Our field trip was a huge success and generated a great deal of discussion about many of the issues we had discussed initially at Eagle Mountain Middle School. Once had debriefed about the works we had seen, the next step was to begin work on our project. Keeping in mind our Enduring Understanding “art can be used to convey human struggles”, students began a brainstorming session to identify a social issue that they wanted to address in an artwork of their own. Our project consisted of 90 individual canvases (each 8 inches x 8 inches) grouped together and mounted on a portable surface that could be exhibited within the school. Some of the issues chosen
by students included poverty, global warming, war and gender inequality.

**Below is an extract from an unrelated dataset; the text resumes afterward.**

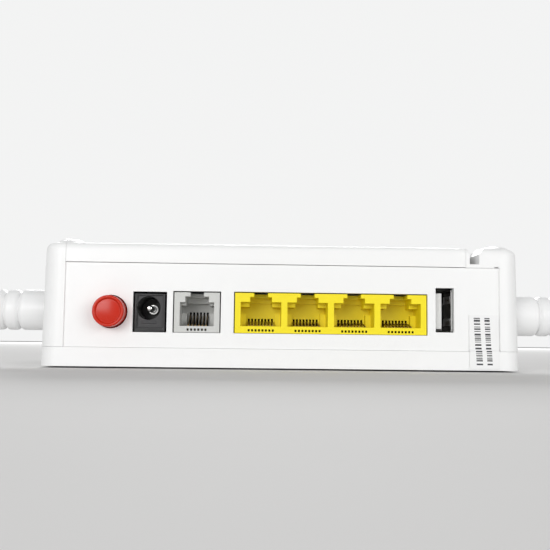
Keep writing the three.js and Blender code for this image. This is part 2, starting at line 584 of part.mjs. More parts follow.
// ---- Fibre side -----------------------------------------------------------------------------
function opticalAdapter() {
  const { x, z, near, far } = FIBRE;
  const body = block([x - 6.3, x + 6.3], [near, far], [z - 4.6, z + 4.6])
    .add(block([x - 6.3, x + 6.3], [near + 3, near + 5], [z - 5.4, z + 5.4]));
  const flat = block([x - 1.5, x + 1.5], [near - 1, near + 10], [z + 3, z + 5]);
  return cut(body, [block([x - 4.9, x + 4.9], [near - 1, near + 10], [z - 3.9, z + 3.9]), flat,
    rod("y", 2, [near, far + 1], [x, z], 16)]);
}

function dustPlug() {
  const { x, z, near } = FIBRE;
  return joined([
    alongY(roundedShape([x - 4.5, x + 4.5], [z - 3.5, z + 3.5], 0.6), [near - 2, near + 8.5], 2),
    alongY(roundedShape([x - 5.4, x + 5.4], [z - 4.4, z + 4.4], 1), [near - 3.4, near - 0.6], 2),
    alongY(roundedShape([x - 4, x + 4], [z - 2.4, z + 2.4], 1), [near - 8, near - 3], 2),
  ]).subtract(rod("y", 1.7, [near - 0.2, near + 9], [x, z], 16));
}

part("optical_adapter", opticalAdapter(), BLUE);
part("optical_dust_plug", dustPlug(), WHITE);
part("optical_module", packageBody([34.5, 49.5], [82.4, 112], 12, 0.8), STEEL);

// ---- Side keys ------------------------------------------------------------------------------
function sideKey(y) {
  const z = SIDE_KEYS.z;
  const wall = halfWidthAt(z);
  const cap = alongX(roundedShape([y - 4.1, y + 4.1], [z - 2.1, z + 2.1], 1.9), [65.6, wall + 0.9], 3);
  return cap.add(block([wall - CASE.wall - GAP - 2, wall - CASE.wall - GAP],
    [y - 5.2, y + 5.2], [z - 3.2, z + 3.2]));
}

function tactSwitch(y) {
  const z = BOARD.top + GAP;
  return block([54.5, 60], [y - 3, y + 3], [z, z + 8.2])
    .add(rod("x", 1.5, [59, 65], [y, SIDE_KEYS.z], 12));
}

function resetSwitch(y) {
  const z = BOARD.top + GAP;
  return block([54.5, 60], [y - 3, y + 3], [z, z + 8.2])
    .subtract(rod("x", 1.3, [57.5, 61], [y, SIDE_KEYS.z], 14));
}

keySpots.forEach(([name, y]) => part(`${name}_button`, sideKey(y), WHITE));
keySpots.forEach(([name, y]) => part(`${name}_switch`, tactSwitch(y), BLACK));
part("reset_switch", resetSwitch(SIDE_KEYS.reset), BLACK);
part("reset_plunger", rod("x", 1, [58.2, 69.2], [SIDE_KEYS.reset, SIDE_KEYS.z], 14), RED);

// ---- Antennas -------------------------------------------------------------------------------
// Each side is drawn for the right, about its own axis; the left side's group faces the other way.
// The elbow's own group turns with the blade.
function antennaBase() {
  const { shaft, inner, flange, collarEnd, rings, ringPitch, radius, elbow, tongue } = AERIAL;
  const profile = [[0, inner], [shaft - 0.5, inner], [shaft - 0.5, inner + 2], [shaft - 1.2, inner + 2],
    [shaft - 1.2, inner + 3.4], [shaft, inner + 3.4], [shaft, flange], [radius - 0.4, flange],
    [radius, flange + 0.4]];
  for (let i = 0; i <= rings; i++) {
    const groove = collarEnd + i * ringPitch;
    profile.push([radius, groove - 1.2], [radius - 0.35, groove - 0.45], [radius - 1, groove]);
    if (i < rings) profile.push([radius - 0.35, groove + 0.45], [radius, groove + 1.2]);
  }
  const ribsEnd = collarEnd + rings * ringPitch;
  profile.push([radius - 0.8, ribsEnd + 1], [0, ribsEnd + 1]);
  const neck = turned("x", profile, [0, 0, 0], 18);
  const cheeks = rod("y", radius, [-radius, radius], [elbow, 0], 20)
    .add(block([ribsEnd, elbow], [-radius, radius], [-radius + 0.8, radius - 0.8]))
    .subtract(block([elbow - radius - 1, 120], [-tongue / 2 - GAP, tongue / 2 + GAP], [-9, 9]));
  return neck.add(cheeks).subtract(rod("y", AERIAL.pin + 0.15, [-9, 9], [elbow, 0], 16));
}

function antennaBlade() {
  const { blade, bladeWidth, bladeThick, radius, tongue, pin } = AERIAL;
  const root = rod("y", radius - 0.2, [-tongue / 2, tongue / 2], [0, 0], 24)
    .add(block([-radius + 0.6, radius - 0.6], [-tongue / 2, tongue / 2], [0, 12]));
  const [edge, half] = [1.8, bladeWidth / 2];
  const paddle = roundedShape([-half, half], [radius + 1.6, blade], 3, half - 0.1);
  const plate = new THREE.ExtrudeGeometry(stepped(paddle, 5), {
    depth: bladeThick - 2 * edge, bevelEnabled: true, bevelThickness: edge, bevelSize: edge,
    bevelOffset: -edge, bevelSegments: 2,
  });
  plate.rotateX(Math.PI / 2).translate(0, bladeThick / 2 - edge, 0);
  const place = plate.attributes.position;
  for (let i = 0; i < place.count; i++) {
    place.setX(i, place.getX(i) * (1.06 - 0.2 * place.getZ(i) / blade));
  }
  return root.add(solid(plate)).subtract(rod("y", pin + 0.15, [-9, 9], [0, 0], 16));
}

function antennaRetainer() {
  const x = AERIAL.inner + 2.1;
  const ring = rod("x", 5.6, [x, x + 1.2], [0, 0], 24);
  const slot = block([x - 1, x + 3], [-1.6, 1.6], [0, 8]);
  return cut(ring, [rod("x", AERIAL.shaft - 0.9, [x - 1, x + 3], [0, 0], 20), slot]);
}

function antennaLead(side) {
  const x = AERIAL.inner - GAP - 0.1;
  const route = new THREE.CatmullRomCurve3([
    [x, AERIAL.y, AERIAL.z], [x - 1.6, AERIAL.y + 0.4, AERIAL.z], [x - 4.6, AERIAL.y + 4, AERIAL.z - 0.8],
    [60.1, 30, 13.4], [60.1, 48, 11.8], [60.1, 72, 11.7], [59.8, 80, 11.7], [57.1, 83.5, 11.7]]
    .map(([u, v, w]) => new THREE.Vector3(u * side, v, w)));
  const tube = new THREE.ExtrudeGeometry(new THREE.Shape().absarc(0, 0, 0.7, 0, 2 * Math.PI), {
    steps: 14, bevelEnabled: false, extrudePath: route, curveSegments: 4,
  });
  return solid(tube);
}

for (const [label, side] of [["left", -1], ["right", 1]]) {
  const axis = new THREE.Group();
  axis.position.set(0, AERIAL.y, AERIAL.z);
  axis.rotation.z = side < 0 ? Math.PI : 0;
  const elbow = new THREE.Group();
  elbow.position.set(AERIAL.elbow, 0, 0);
  axis.add(elbow);
  device.add(axis);
  part(`antenna_base_${label}`, antennaBase(), SHELL, axis);
  part(`antenna_blade_${label}`, antennaBlade(), SHELL, elbow);
  part(`antenna_pin_${label}`,
    rod("y", AERIAL.pin, [-AERIAL.radius + 0.3, AERIAL.radius - 0.3], [0, 0], 16), STEEL, elbow);
  part(`antenna_retainer_${label}`, antennaRetainer(), STEEL, axis);
  part(`antenna_lead_${label}`, antennaLead(side), BLACK);
}

// ---- Labels ---------------------------------------------------------------------------------
function sealLabel() {
  const thick = 0.16;
  const [band, wall] = [-0.1, PANEL.inset - 0.1];
  const seam = SEAM.lower;
  const profile = polygon([[band - thick, 0.4], [band, 0.4], [band, seam + 0.1], [wall, seam + 0.7],
    [wall, 16.7], [wall - thick, 16.7], [wall - thick, seam + 0.7], [band - thick, seam + 0.1]]);
  return alongX(profile, [56.2, 65.2]);
}

part("seal_label", sealLabel(), PAPER);
part("rating_label", block([-30, 30], [45, 85], [0.08, 0.26]), PAPER);

export default device;
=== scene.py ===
"""Looks of a desk-top optical network terminal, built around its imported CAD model.

Lengths are in millimetres until a mesh is made. Places come from the CAD nodes' boxes.
"""

import json
import math
import random

import bmesh
import bpy
from mathutils import Matrix, Vector


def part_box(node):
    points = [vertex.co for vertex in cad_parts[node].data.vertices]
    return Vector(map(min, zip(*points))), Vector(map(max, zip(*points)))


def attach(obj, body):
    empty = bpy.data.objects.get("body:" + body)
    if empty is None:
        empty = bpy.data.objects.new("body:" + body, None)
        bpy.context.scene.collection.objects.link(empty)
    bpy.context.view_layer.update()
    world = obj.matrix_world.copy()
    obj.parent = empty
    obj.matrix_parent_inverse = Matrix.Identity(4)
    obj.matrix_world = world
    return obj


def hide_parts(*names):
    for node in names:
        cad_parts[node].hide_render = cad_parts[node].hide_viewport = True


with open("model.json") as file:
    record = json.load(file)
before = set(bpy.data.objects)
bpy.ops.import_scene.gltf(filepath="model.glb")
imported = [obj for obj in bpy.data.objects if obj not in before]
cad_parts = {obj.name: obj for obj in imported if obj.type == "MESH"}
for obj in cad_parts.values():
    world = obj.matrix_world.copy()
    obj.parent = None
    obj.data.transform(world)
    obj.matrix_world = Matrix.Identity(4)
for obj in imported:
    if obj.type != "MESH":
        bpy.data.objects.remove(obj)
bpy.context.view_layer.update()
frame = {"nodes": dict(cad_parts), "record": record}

MM = 0.001
TAU = 2 * math.pi
SCENE = bpy.context.scene
RECORD = frame["record"]
SLOT_OF = {row["node"]: row["material_slot"] for row in RECORD["subparts"]}
BODY_OF = {node: body for body, nodes in RECORD["behaviour"]["bodies"].items() for node in nodes}


def span(node):
    """Lowest corner, highest corner and middle of a CAD node, in millimetres."""
    low, high = (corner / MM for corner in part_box(node))
    return low, high, (low + high) / 2


# ---- Camera ---------------------------------------------------------------------------------
REAR_FACE = span("main_shell")[0].y
# Place in millimetres, turns in degrees, lens and sensor width in millimetres.
CAMERA = {
    "place": (-9.7, REAR_FACE - 238.8, 7.8),
    "yaw": 1.73,
    "pitch": 4.92,
    "roll": -0.69,
    "lens": 52.3,
    "sensor": 36,
}


def make_camera():
    """A camera low behind the port panel, which looks slightly upward."""
    data = bpy.data.cameras.new("camera")
    data.sensor_width = CAMERA["sensor"]
    data.lens = CAMERA["lens"]
    data.clip_start = 0.01
    data.clip_end = 50
    camera = bpy.data.objects.new("camera", data)
    SCENE.collection.objects.link(camera)
    turn = (
        Matrix.Rotation(-math.radians(CAMERA["yaw"]), 4, "Z")
        @ Matrix.Rotation(math.radians(90 + CAMERA["pitch"]), 4, "X")
        @ Matrix.Rotation(-math.radians(CAMERA["roll"]), 4, "Z")
    )
    camera.matrix_world = Matrix.Translation(Vector(CAMERA["place"]) * MM) @ turn
    SCENE.camera = camera


make_camera()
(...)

After students had drawn their ideas onto a square piece of paper, I had a chance to talk with each of them to ensure they had a good grasp of the correlation between their concept and the final image they would paint on canvas. The next step was to begin the painting process, and we were kindly assisted by Mr. Keeler, the art teacher. Students produced a wonderful variety of images that incorporated not only painting but also multi-media collage as well as pen and ink. Our overall composition took the shape of a square with a broken, almost pixilated appearance to its bottom line. The finishing touch to the piece would be our motif of a lightly defined circle placed in the centre of the square, made visible by the outline of clear gloss spray. The motif was faint, almost invisible in fact, but when viewed from an angle, it was unmistakable.
In the final analysis, the students at Eagle Mountain Middle School have been able to provide a possible answer to the early question “how can art bring attention to human struggles while also allowing for different interpretations and meaning to be represented within it?”. By combining their shared ideas as images, they’ve given a voice to a diversity of issues, now unified under the symbolic motif of the circle – empowering strength in unity.